Essentially, you can create your own reality – a concept we can be sure Frum, George W. Bush’s former speech writer, is very familiar with. All you need are images that support your point of view, and everything else is just doctored. If there’s a problem, simply attack photographs that appear to contradict your position by attaching doubt to them, a doubt easily available these days.

Frum’s game would have worked very well, if Shaw hadn’t called it the way he did. The internet might be flooded with photographs, many of them from unconfirmed/unconfirmable sources. But these very images can serve as a research tool to effectively do the due diligence. To see how this can work, see Shaw’s article. Frum apologized here.

If you want to find out about an image, the tools to do so are now at essentially everybody’s disposal. So not only are we flooded with images, some of which might be fake or at least dubious – at the very same time, we can now also use all of these images (and videos) to possibly find out what actually happened.

For example, I’ve been following the “crisis” in eastern Ukraine – created and sustained by Russia – using a website The Interpreter. With so much information and counter-information online, it’s hard to tell what’s actually going on. Time and again, The Interpreter have done the research, geolocating images and/or videos (find various examples here).

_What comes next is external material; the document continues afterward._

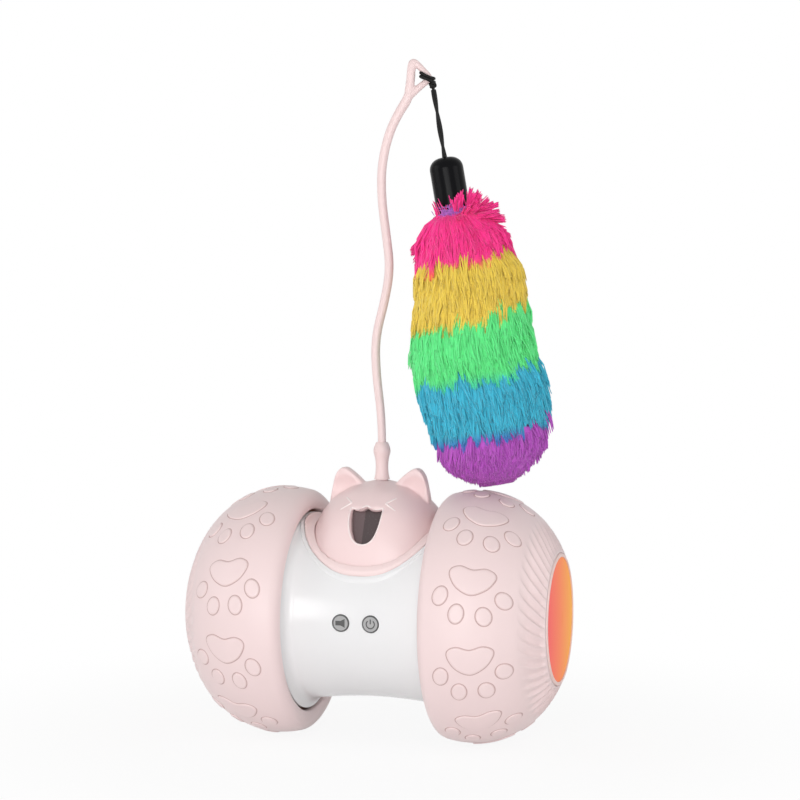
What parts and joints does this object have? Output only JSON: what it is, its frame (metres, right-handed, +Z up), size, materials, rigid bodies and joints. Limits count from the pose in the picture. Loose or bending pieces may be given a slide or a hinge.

The Interpreter have used videos shot by people on the scenes (often multiple ones, produced from slightly different locations), photographs, images culled from sites like Panoramio/Google Street View, and the input from people who either are familiar with the scene or who appear to have the time and willingness to do this kind of painstaking research. Each of the elements on its own might be too unreliable to yield much insight. Taken together, however, they overlap in ways that create very specific and clear conclusions. This is remarkable.

So the flood of images online and our inclination to at least initially not believe anything we see cuts both ways: you can use it to cast doubt on photographs that contradict your position (regardless of whether there is any merit to it), but you can also investigate videos and images in ways that previously was much, much harder. Given that the research inevitably takes a lot longer than accusing someone of staging a picture, the David Frums of the world are at an advantage. But as long as we have the Michael Shaws there is hope, a lot of it actually.